Tip: Avoid saving your entire workspace automatically on exit.
Instead, save specific objects intentionally — this keeps your project clean and ensures you always know what each file contains.


8. Summary

  • Use clear, descriptive names, consistent indentation, and double-hash (##) comments to make your code readable and maintainable.
  • Plan scripts with headers and sections so others (and future you) can follow your workflow easily.
  • Work inside an R Project and use relative paths — this ensures your code runs anywhere without manual adjustments.
  • Keep your analyses organized: store raw data, cleaned data, scripts, and outputs in separate folders for clarity and reproducibility.
  • Write self-contained functions that use arguments instead of relying on global variables.
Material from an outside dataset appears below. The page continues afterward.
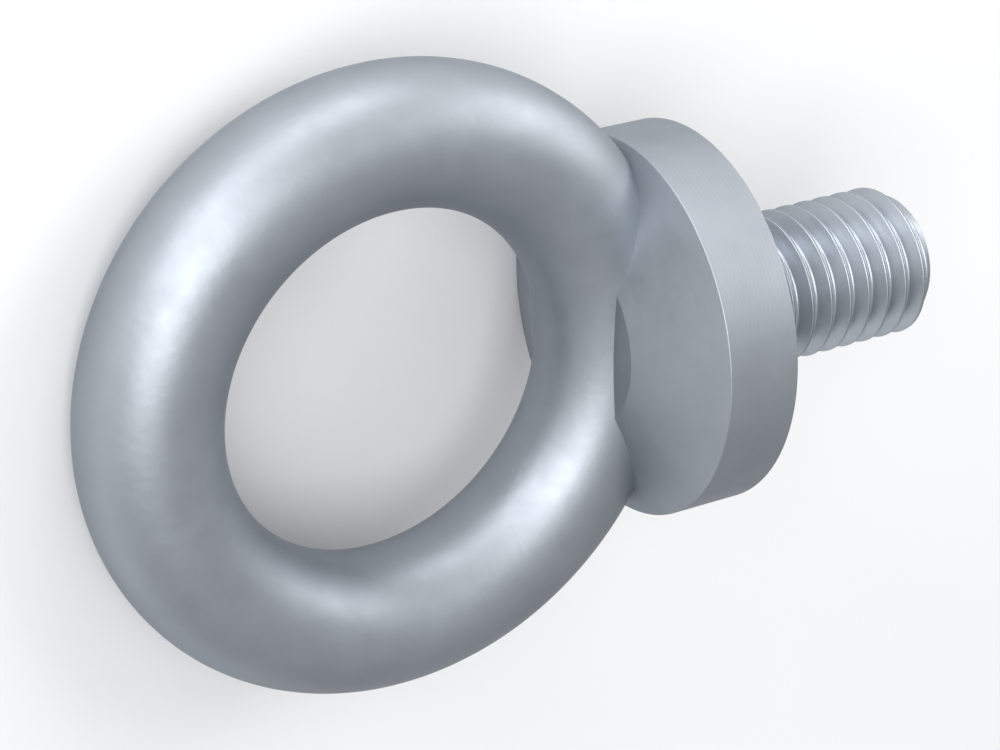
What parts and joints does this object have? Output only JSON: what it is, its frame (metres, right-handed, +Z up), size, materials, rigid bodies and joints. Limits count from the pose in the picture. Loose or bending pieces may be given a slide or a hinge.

Clear your environment regularly to test this.
  • Use Quarto (or R Markdown for legacy projects) to produce reproducible reports that integrate text, code, and output — “knitting” confirms your workflow runs from start to finish.
  • When debugging, work systematically:
    • Use print() or paste() to inspect intermediate results (notes on paste() here).
    • Use tools like str(), traceback(), and browser() to isolate problems.
    • Remember that hidden scope issues often cause “object not found” errors.
  • Save important objects (data, models, results) intentionally using saveRDS() or save() before clearing your environment.
  • Be mindful of vectorized functions — they make your code shorter, faster, and easier to read than manual loops.

Readable, reproducible code reflects careful thinking. It’s not just good programming practice — it’s good scientific practice.